◆ Goal of the exercise ◆
Copy out each line of the material below with no changes.
◆ ◆ ◆ ◆ ◆ ◆ ◆
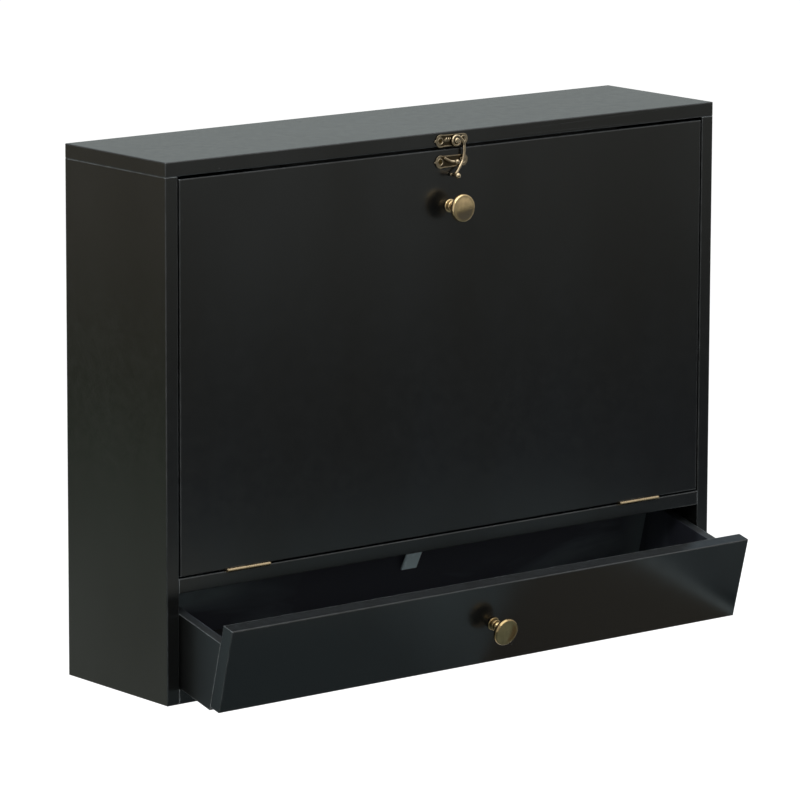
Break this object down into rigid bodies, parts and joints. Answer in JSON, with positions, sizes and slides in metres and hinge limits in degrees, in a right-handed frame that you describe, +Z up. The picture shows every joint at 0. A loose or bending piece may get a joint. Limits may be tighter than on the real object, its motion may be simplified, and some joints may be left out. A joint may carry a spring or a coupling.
{
  "type": "wall-hung drop-front desk",
  "caption": "Shallow wall-hung black desk: drop-front door with a hook latch and folding stays over a tilting full-width drawer.",
  "frame": {"origin": "centre of the four wall fixing holes, in the plane of the wall", "axes": "+X right along the desk's width, +Y into the wall, +Z up"},
  "size_m": [0.6, 0.2227, 0.455],
  "materials": {
    "black_lacquer": "satin black lacquer on fibreboard",
    "black_hardboard": "matt black painted hardboard",
    "beech": "bare beech",
    "antique_brass": "aged brass, rubbed bright on the edges",
    "zinc_steel": "zinc plated",
    "nylon": "plain nylon",
    "soft_rubber": "matt",
    "clear_plastic": "clear and bendy"
  },
  "bodies": {
    "cabinet": {"top_board": "black_lacquer", "left_side": "black_lacquer", "right_side": "black_lacquer", "shelf_board": "black_lacquer", "bottom_board": "black_lacquer", "back_panel": "black_hardboard", "back_panel_pins": "zinc_steel", "upper_hanging_rail": "black_lacquer", "lower_hanging_rail": "black_lacquer", "carcass_dowels": "beech", "door_stop_strip": "black_lacquer", "door_bumpers": "soft_rubber", "left_hinge_shelf_leaf": "antique_brass", "right_hinge_shelf_leaf": "antique_brass", "hinge_pins": "antique_brass", "hinge_shelf_screws": "antique_brass", "latch_upper_plate": "antique_brass", "latch_upper_screws": "antique_brass", "latch_rivet": "antique_brass", "left_stay_wall_plate": "antique_brass", "right_stay_wall_plate": "antique_brass", "stay_wall_rivets": "antique_brass", "stay_plate_screws": "antique_brass", "drawer_stop_tab": "clear_plastic", "stop_tab_screw": "zinc_steel"},
    "door": {"door_panel": "black_lacquer", "door_knob": "antique_brass", "door_knob_screw": "zinc_steel", "left_hinge_door_leaf": "antique_brass", "right_hinge_door_leaf": "antique_brass", "hinge_door_screws": "antique_brass", "latch_lower_plate": "antique_brass", "latch_lower_screws": "antique_brass", "left_stay_door_bracket": "antique_brass", "right_stay_door_bracket": "antique_brass", "stay_bracket_screws": "antique_brass"},
    "hook": {"latch_hook": "antique_brass"},
    "glides": {"glide_pins": "nylon"},
    "drawer": {"drawer_front": "black_lacquer", "drawer_left_side": "black_lacquer", "drawer_right_side": "black_lacquer", "drawer_back": "black_lacquer", "drawer_bottom": "black_hardboard", "drawer_dowels": "beech", "drawer_knob": "antique_brass", "drawer_knob_screw": "zinc_steel"},
    "left_rear_link": {"left_stay_rear_link": "antique_brass", "left_stay_elbow_rivet": "antique_brass"},
    "left_front_link": {"left_stay_front_link": "antique_brass"},
    "right_rear_link": {"right_stay_rear_link": "antique_brass", "right_stay_elbow_rivet": "antique_brass"},
    "right_front_link": {"right_stay_front_link": "antique_brass"}
  },
  "joints": [
    {"name": "door_hinge", "type": "hinge", "parent": "cabinet", "child": "door", "pos_m": [0, -0.1413, -0.16725], "axis": [1, 0, 0], "range_deg": [0, 90]},
    {"name": "hook_pivot", "type": "hinge", "parent": "cabinet", "child": "hook", "pos_m": [0.0045, -0.14235, 0.1725], "axis": [0, -1, 0], "range_deg": [0, 110]},
    {"name": "drawer_tilt", "type": "hinge", "parent": "cabinet", "child": "glides", "pos_m": [0, -0.137, -0.26298], "axis": [1, 0, 0], "range_deg": [-14.38, 0]},
    {"name": "drawer_slide", "type": "slide", "parent": "glides", "child": "drawer", "axis": [0, 0.9687, 0.2484], "range_m": [0, 0.05215]},
    {"name": "left_stay_wall_pivot", "type": "hinge", "parent": "cabinet", "child": "left_rear_link", "pos_m": [-0.28525, -0.0467, -0.12965], "axis": [1, 0, 0], "range_deg": [0, 94.44]},
    {"name": "left_stay_elbow", "type": "hinge", "parent": "left_rear_link", "child": "left_front_link", "pos_m": [-0.28525, -0.03134, -0.02012], "axis": [1, 0, 0], "range_deg": [-104.35, 0]},
    {"name": "right_stay_wall_pivot", "type": "hinge", "parent": "cabinet", "child": "right_rear_link", "pos_m": [0.28525, -0.0467, -0.12965], "axis": [1, 0, 0], "range_deg": [0, 94.44]},
    {"name": "right_stay_elbow", "type": "hinge", "parent": "right_rear_link", "child": "right_front_link", "pos_m": [0.28525, -0.03134, -0.02012], "axis": [1, 0, 0], "range_deg": [-104.35, 0]}
  ],
  "couplings": [
    {"joint": "drawer_tilt", "follows": "drawer_slide", "rad_per_m": -4.8126},
    {"joint": "left_stay_wall_pivot", "follows": "door_hinge", "ratio": 1.0494},
    {"joint": "left_stay_elbow", "follows": "door_hinge", "ratio": -1.1595},
    {"joint": "right_stay_wall_pivot", "follows": "door_hinge", "ratio": 1.0494},
    {"joint": "right_stay_elbow", "follows": "door_hinge", "ratio": -1.1595}
  ]
}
◆ ◆ ◆ ◆ ◆ ◆ ◆
◆ Written solution ◆
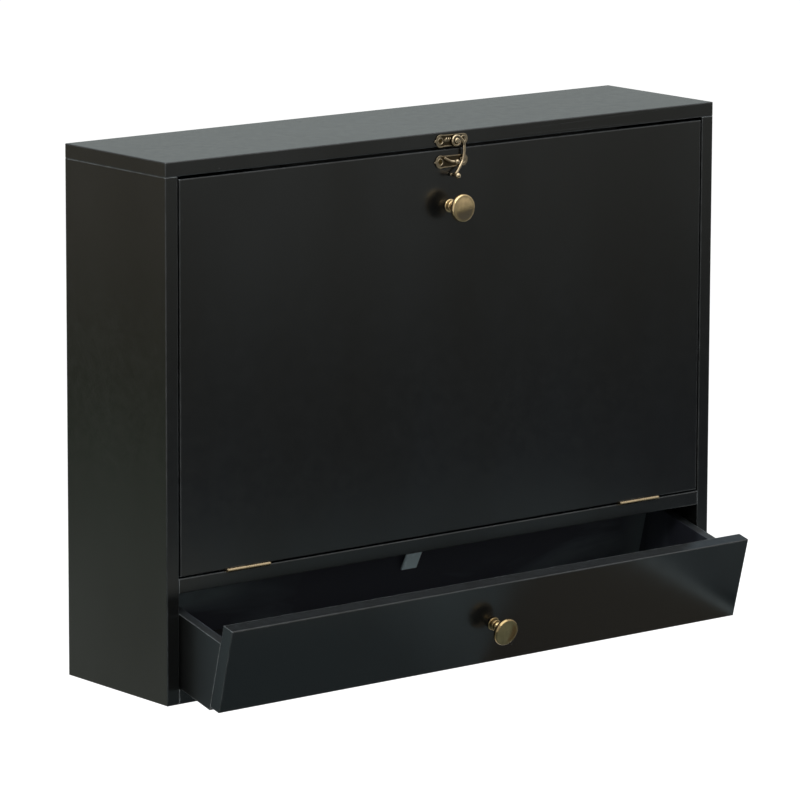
Break this object down into rigid bodies, parts and joints. Answer in JSON, with positions, sizes and slides in metres and hinge limits in degrees, in a right-handed frame that you describe, +Z up. The picture shows every joint at 0. A loose or bending piece may get a joint. Limits may be tighter than on the real object, its motion may be simplified, and some joints may be left out. A joint may carry a spring or a coupling.
{
  "type": "wall-hung drop-front desk",
  "caption": "Shallow wall-hung black desk: drop-front door with a hook latch and folding stays over a tilting full-width drawer.",
  "frame": {"origin": "centre of the four wall fixing holes, in the plane of the wall", "axes": "+X right along the desk's width, +Y into the wall, +Z up"},
  "size_m": [0.6, 0.2227, 0.455],
  "materials": {
    "black_lacquer": "satin black lacquer on fibreboard",
    "black_hardboard": "matt black painted hardboard",
    "beech": "bare beech",
    "antique_brass": "aged brass, rubbed bright on the edges",
    "zinc_steel": "zinc plated",
    "nylon": "plain nylon",
    "soft_rubber": "matt",
    "clear_plastic": "clear and bendy"
  },
  "bodies": {
    "cabinet": {"top_board": "black_lacquer", "left_side": "black_lacquer", "right_side": "black_lacquer", "shelf_board": "black_lacquer", "bottom_board": "black_lacquer", "back_panel": "black_hardboard", "back_panel_pins": "zinc_steel", "upper_hanging_rail": "black_lacquer", "lower_hanging_rail": "black_lacquer", "carcass_dowels": "beech", "door_stop_strip": "black_lacquer", "door_bumpers": "soft_rubber", "left_hinge_shelf_leaf": "antique_brass", "right_hinge_shelf_leaf": "antique_brass", "hinge_pins": "antique_brass", "hinge_shelf_screws": "antique_brass", "latch_upper_plate": "antique_brass", "latch_upper_screws": "antique_brass", "latch_rivet": "antique_brass", "left_stay_wall_plate": "antique_brass", "right_stay_wall_plate": "antique_brass", "stay_wall_rivets": "antique_brass", "stay_plate_screws": "antique_brass", "drawer_stop_tab": "clear_plastic", "stop_tab_screw": "zinc_steel"},
    "door": {"door_panel": "black_lacquer", "door_knob": "antique_brass", "door_knob_screw": "zinc_steel", "left_hinge_door_leaf": "antique_brass", "right_hinge_door_leaf": "antique_brass", "hinge_door_screws": "antique_brass", "latch_lower_plate": "antique_brass", "latch_lower_screws": "antique_brass", "left_stay_door_bracket": "antique_brass", "right_stay_door_bracket": "antique_brass", "stay_bracket_screws": "antique_brass"},
    "hook": {"latch_hook": "antique_brass"},
    "glides": {"glide_pins": "nylon"},
    "drawer": {"drawer_front": "black_lacquer", "drawer_left_side": "black_lacquer", "drawer_right_side": "black_lacquer", "drawer_back": "black_lacquer", "drawer_bottom": "black_hardboard", "drawer_dowels": "beech", "drawer_knob": "antique_brass", "drawer_knob_screw": "zinc_steel"},
    "left_rear_link": {"left_stay_rear_link": "antique_brass", "left_stay_elbow_rivet": "antique_brass"},
    "left_front_link": {"left_stay_front_link": "antique_brass"},
    "right_rear_link": {"right_stay_rear_link": "antique_brass", "right_stay_elbow_rivet": "antique_brass"},
    "right_front_link": {"right_stay_front_link": "antique_brass"}
  },
  "joints": [
    {"name": "door_hinge", "type": "hinge", "parent": "cabinet", "child": "door", "pos_m": [0, -0.1413, -0.16725], "axis": [1, 0, 0], "range_deg": [0, 90]},
    {"name": "hook_pivot", "type": "hinge", "parent": "cabinet", "child": "hook", "pos_m": [0.0045, -0.14235, 0.1725], "axis": [0, -1, 0], "range_deg": [0, 110]},
    {"name": "drawer_tilt", "type": "hinge", "parent": "cabinet", "child": "glides", "pos_m": [0, -0.137, -0.26298], "axis": [1, 0, 0], "range_deg": [-14.38, 0]},
    {"name": "drawer_slide", "type": "slide", "parent": "glides", "child": "drawer", "axis": [0, 0.9687, 0.2484], "range_m": [0, 0.05215]},
    {"name": "left_stay_wall_pivot", "type": "hinge", "parent": "cabinet", "child": "left_rear_link", "pos_m": [-0.28525, -0.0467, -0.12965], "axis": [1, 0, 0], "range_deg": [0, 94.44]},
    {"name": "left_stay_elbow", "type": "hinge", "parent": "left_rear_link", "child": "left_front_link", "pos_m": [-0.28525, -0.03134, -0.02012], "axis": [1, 0, 0], "range_deg": [-104.35, 0]},
    {"name": "right_stay_wall_pivot", "type": "hinge", "parent": "cabinet", "child": "right_rear_link", "pos_m": [0.28525, -0.0467, -0.12965], "axis": [1, 0, 0], "range_deg": [0, 94.44]},
    {"name": "right_stay_elbow", "type": "hinge", "parent": "right_rear_link", "child": "right_front_link", "pos_m": [0.28525, -0.03134, -0.02012], "axis": [1, 0, 0], "range_deg": [-104.35, 0]}
  ],
  "couplings": [
    {"joint": "drawer_tilt", "follows": "drawer_slide", "rad_per_m": -4.8126},
    {"joint": "left_stay_wall_pivot", "follows": "door_hinge", "ratio": 1.0494},
    {"joint": "left_stay_elbow", "follows": "door_hinge", "ratio": -1.1595},
    {"joint": "right_stay_wall_pivot", "follows": "door_hinge", "ratio": 1.0494},
    {"joint": "right_stay_elbow", "follows": "door_hinge", "ratio": -1.1595}
  ]
}